Creating a favorable tax regime for investors will involve setting a minimum size of taxes for companies at the early stages of developing projects, with the tax burden rising only by the time of "active exploration and reaching a maximum level of output," Dvorkovich said, adding that the working group will present its proposals by October for the State Duma to approve the amendments to the current legislation during the fall session.
The introduction of tax and customs incentives is expected to result in total oil output on the Arctic territories reaching 380 million tons by 2030, while gas output might reach 1.76 trillion cubic meters, Natural Resources and Environment Minister Sergei Donskoi told the cabinet.
This measure will also boost government revenues from these projects 45 percent by 2030, he said.
The figures are contained in the government's strategy to develop the offshore territories in the Arctic between 2012 and 2030, as drafted by the Natural Resources and Environment Ministry.
The strategy presented by Donskoi at the cabinet meeting proposes two scenarios for developing the Arctic. The no-change scenario involves maintaining the current tax regime in the area, with only two state-run companies, Rosneft and Gazprom, having access to the underwater hydrocarbon reserves.
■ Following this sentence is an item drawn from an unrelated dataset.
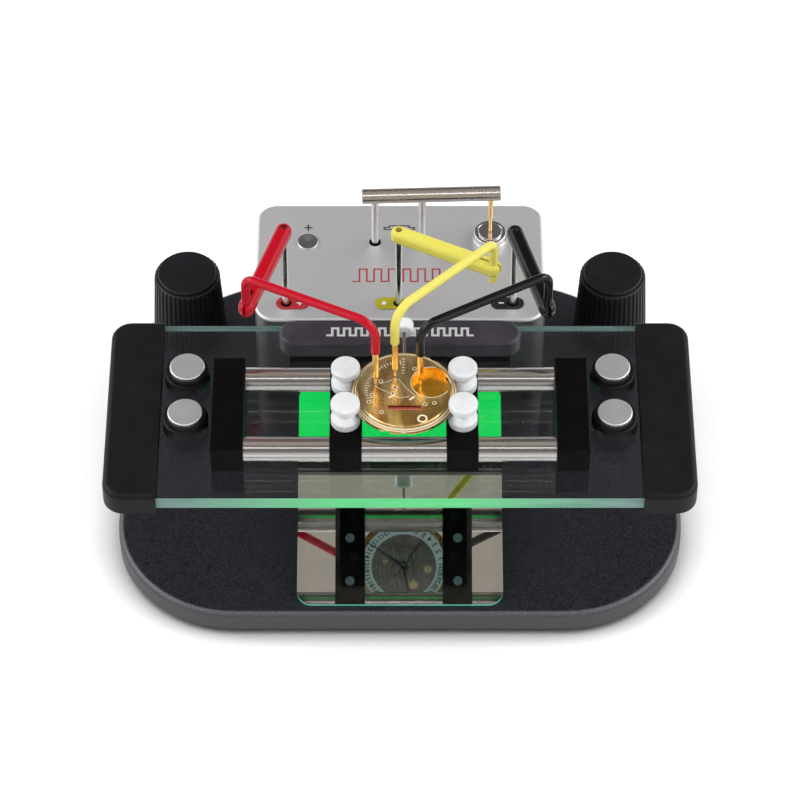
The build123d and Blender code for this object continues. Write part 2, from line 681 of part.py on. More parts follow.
def movement_plate():
    """Main plate with the thin flange that the spools grip, and a pocket for the cell."""
    inner, outer = RING_R
    ring_top = DIAL_Z + RING_THICK
    plate = rod(0, 0, DIAL_Z, PLATE_TOP, BODY_R) + rod(0, 0, FLANGE_LOW, PLATE_TOP, FLANGE_R)
    plate -= rod(0, 0, DIAL_Z, ring_top, outer + 0.1)
    plate += rod(0, 0, DIAL_Z - 0.1, ring_top, inner - 0.1)
    plate += rod(0, 0, DIAL_Z - 2.1, DIAL_Z, ARBOR_R)
    for angle in (-109.0, -90.0, 57.0):
        plate -= Rot(0, 0, angle) * rod(FLANGE_R, 0, FLANGE_LOW, PLATE_TOP, 0.75)
    plate = Pos(MOVE_X, 0, 0) * plate
    plate -= Pos(MOVE_X, BODY_R, STEM_Z) * Rot(90, 0, 0) * Cylinder(STEM_R + CLEAR, 6.0)
    plate -= rod(*CELL_POCKET, POCKET_FLOOR, PLATE_TOP, POCKET_R)
    return plate


def movement_bridge():
    """Train bridge: a round plate with the cell opening, the coil window and its screws."""
    bridge = rod(MOVE_X, 0, PLATE_TOP, BRIDGE_PLATE_TOP, BODY_R)
    bridge = chamfer(top_edges(bridge), 0.25)
    bridge -= rod(*CELL_POCKET, PLATE_TOP, BRIDGE_PLATE_TOP, POCKET_R)
    bridge -= block(*COIL_WINDOW, PLATE_TOP, BRIDGE_PLATE_TOP)
    for x, y, radius in ((-2.9, 4.4, 0.75), (-4.4, -3.9, 0.75), (6.1, -4.7, 0.7),
                         (8.2, -4.3, 0.7), (5.5, -8.6, 1.1), (-3.2, 9.6, 1.0)):
        bridge -= rod(x, y, BRIDGE_PLATE_TOP - 0.5, BRIDGE_PLATE_TOP, radius)
        screw = rod(x, y, BRIDGE_PLATE_TOP - 0.5, BRIDGE_PLATE_TOP - 0.05, radius - 0.12)
        screw -= Pos(x, y, BRIDGE_PLATE_TOP) * Rot(0, 0, 35.0 * x) * Box(2 * radius, 0.22, 0.5)
        bridge += screw
    return bridge


def movement_coil():
    x0, x1, y0, y1 = COIL_WINDOW
    coil = block(x0 + 0.1, x1 - 0.1, y0 + 0.1, y1 - 0.1, PLATE_TOP, BRIDGE_PLATE_TOP - 0.3)
    return fillet(coil.edges().filter_by(Axis.X), 0.25)


def date_ring():
    inner, outer = RING_R
    ring = rod(0, 0, DIAL_Z, DIAL_Z + RING_THICK, outer)
    return Pos(MOVE_X, 0, 0) * (ring - rod(0, 0, DIAL_Z, DIAL_Z + RING_THICK, inner))


def hand(length, tail, width, angle, low):
    """Straight tapered hand on the centre arbor, with its tail on the other side."""
    half = width / 2
    outline = Polyline((-tail, -half), (length, -half * 0.4), (length, half * 0.4),
                       (-tail, half), close=True)
    blade = extrude(make_face(outline), 0.2) + Pos(0, 0, 0.1) * Cylinder(0.9, 0.2)
    blade -= Cylinder(ARBOR_R, 2.0)
    return Pos(MOVE_X, 0, low) * Rot(0, 0, angle) * blade


def watch_hands():
    return [hand(7.4, 1.5, 0.85, -81.6, DIAL_Z - 0.8), hand(11.2, 1.5, 0.65, 147.5, DIAL_Z - 1.3),
            hand(10.2, 3.3, 0.28, 54.7, DIAL_Z - 1.8)]


def crown_stem():
    """Setting stem with its big nylon crown, drawn out to the back."""
    turn = Rot(90, 0, 0)
    stem_start, crown_start = BODY_R - 2.6, 20.0
    length = crown_start - stem_start
    stem = Pos(MOVE_X, stem_start + length / 2, STEM_Z) * turn * Cylinder(STEM_R, length)
    crown = Pos(MOVE_X, crown_start + CROWN_LENGTH / 2, STEM_Z) * turn
    crown = crown * Cylinder(CROWN_R, CROWN_LENGTH)
    return stem + fillet(crown.edges().filter_by(GeomType.CIRCLE), 0.7)


# ---------------------------------------------------------------- write every node

def save_everything():
    save("base_plate", base_plate())
    save("front_feet", *front_feet())
    save("fixing_screws", *fixing_screws(), *clamp_screws())
    save("level_bushings", level_bushing(-1), level_bushing(1))
    for name, side in (("left", -1), ("right", 1)):
        save(f"level_knob_{name}", level_knob(side))
        save(f"level_spindle_{name}", level_spindle(side))
    save("instrument_box", instrument_box())
    save("circuit_board", circuit_board())
    save("rear_socket", rear_socket())
    save("post_bushings", *post_bushings())
    for colour in ARMS:
        save(f"pad_{colour}", pole_pad(colour))
        save(f"post_{colour}", post(colour))
        save(f"arm_{colour}", arm(colour))
        save(f"probe_rod_{colour}", probe_rod(colour))
        save(f"probe_barrel_{colour}", probe_barrel(colour))
        save(f"probe_tip_{colour}", probe_tip(colour))
    save("bridge_bar", bridge_bar())
    save("bridge_posts", *bridge_posts())
    save("cell_pin_barrel", cell_pin_barrel())
    save("cell_pin_tip", cell_pin_tip())
    save("cell_contacts", *cell_contacts())
    save("button_cell", button_cell())
    save("glass_plate", glass_plate())
    save("end_caps", end_cap(-1), end_cap(1))
    save("magnet_cups", *[magnet_cup(x, y) for x, y in magnet_places()])
    save("magnet_discs", *[magnet_disc(x, y) for x, y in magnet_places()])
    save("clamp_bar", clamp_bar())
    save("support_bracket", support_bracket())
    save("guide_rods", *guide_rods())
    save("end_blocks", end_block(-1), end_block(1))
    for name, span in (("left", JAW_LEFT), ("right", JAW_RIGHT)):
        x = SPOOL_X[name]
        save(f"jaw_{name}", jaw(span, x))
        save(f"spools_{name}", *[spool(x, side * SPOOL_Y) for side in (-1, 1)])
        save(f"spool_pins_{name}", *[spool_pin(x, side * SPOOL_Y) for side in (-1, 1)])
    save("mirror_plate", rounded_slab(0, WINDOW_START, 3.7, 0))
    save("green_window", rounded_slab(WINDOW_START, MIRROR_LENGTH, 0, 2.0))
    save("mirror_carrier", mirror_carrier())
    save("led_board", led_board())
    save("movement_plate", movement_plate())
    save("movement_bridge", movement_bridge())
    save("movement_coil", movement_coil())
    save("date_ring", date_ring())
    save("watch_hands", *watch_hands())
    save("crown_stem", crown_stem())


os.makedirs("parts", exist_ok=True)
save_everything()
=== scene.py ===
import json
import math

import bmesh
import bpy
from mathutils import Matrix, Vector

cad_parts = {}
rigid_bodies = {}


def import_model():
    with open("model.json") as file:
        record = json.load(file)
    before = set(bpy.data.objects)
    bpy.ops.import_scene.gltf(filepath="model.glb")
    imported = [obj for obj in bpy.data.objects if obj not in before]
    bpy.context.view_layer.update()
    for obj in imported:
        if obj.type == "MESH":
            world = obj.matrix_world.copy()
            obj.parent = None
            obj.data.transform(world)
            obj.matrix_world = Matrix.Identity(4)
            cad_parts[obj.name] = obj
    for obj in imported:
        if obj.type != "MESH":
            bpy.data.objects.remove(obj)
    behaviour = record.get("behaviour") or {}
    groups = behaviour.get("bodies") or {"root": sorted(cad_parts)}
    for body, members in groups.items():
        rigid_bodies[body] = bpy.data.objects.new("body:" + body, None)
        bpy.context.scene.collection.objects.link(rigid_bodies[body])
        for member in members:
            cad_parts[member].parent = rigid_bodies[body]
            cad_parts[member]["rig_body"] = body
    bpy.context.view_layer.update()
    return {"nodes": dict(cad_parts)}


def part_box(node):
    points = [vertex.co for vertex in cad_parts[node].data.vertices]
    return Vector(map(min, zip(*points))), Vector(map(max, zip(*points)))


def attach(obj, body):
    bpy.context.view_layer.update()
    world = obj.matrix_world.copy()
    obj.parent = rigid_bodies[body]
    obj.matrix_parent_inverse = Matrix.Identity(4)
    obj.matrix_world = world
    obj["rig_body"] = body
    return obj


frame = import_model()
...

For the time being, the law exclusively authorizes these two majors to drill offshore — a duo that is insufficient to develop the vast, frigid and financially demanding territory.
In an effort to attract more funding and involve additional companies in Arctic exploration, the government plans to move to a more progressive scenario by proposing a new tax regime for offshore projects, Donskoi said, adding that a lack of sufficient funding makes effective exploitation of the hydrocarbon reserves impossible in the foreseeable future.
In order to share the investment burden and get access to state-of-the-art technologies, Rosneft earlier this year attracted several international oil firms — ExxonMobil, Eni and Statoil — to join it in developing Russia's potentially vast reserves in the Arctic, which are estimated at more than 110 billion tons in oil equivalent.
Meanwhile, the Arctic territories remain closed for private Russian companies such as LUKoil and TNK-BP — a restriction that the Federal Anti-Monopoly Service proposed to remove prior to Thursday's cabinet meeting.
The service published the proposed amendments to the Law on Subsoil Resources on its website on Wednesday, after years of campaigning, mostly by privately controlled LUKoil, the country's second largest oil producer.
A spokeswoman for the Natural Resources and Environment Ministry, which penned the original subsoil law, said Thursday it is now studying the proposal.
Only Gazprom and Rosneft meet the law's requirement of having more than 50 percent of their shares under government control, but the proposal by the Federal Anti-Monopoly Service would blot out that restriction. The amendment says any company incorporated in Russia can have access to offshore fields.
LUKoil spokesman Dmitry Dolgov said the company supported the move.
"We have long spoken about this," he said. "If the amendments pass, we will take it as creating a level playing field for all."
In a letter that came to light in April, top executives of LUKoil, TNK-BP, Surgutneftegaz and Bashneft asked then-Prime Minister Vladimir Putin to allow their companies access to offshore development.
LUKoil generates enough cash – and potential to borrow – to finance the expensive projects on the country's Arctic sea shelf, Dolgov said. The government has already handed over a handful of exploration licenses to Gazprom and Rosneft, but other alluring deposits still remain available, he said.
"We are ready to study any proposals," Dolgov said.
The Federal Anti-Monopoly Service is not willing to lift all limitations. According to the amendments, if a Russian company is partly foreign-owned, defense and security agencies can still use their discretion to ban that company from bidding for any oil and gas exploration licenses.
The future of the proposal remained unclear Thursday, and Dvorkovich told the news conference that it had not been officially presented to the government.
He said that no decisions had been made yet on attracting more investors to offshore projects, although he went on to say that "this decision can't be ruled out."
He added, however, that state control during offshore exploration must be maintained.
"It should be discussed additionally whether it will be control by state-owned companies or direct control by the government. We should attract more companies to develop the shelf, but the question of whether we should maintain the obligatory agreement with two state companies remains open," he said. "For now, we will act within the framework of existing legislation."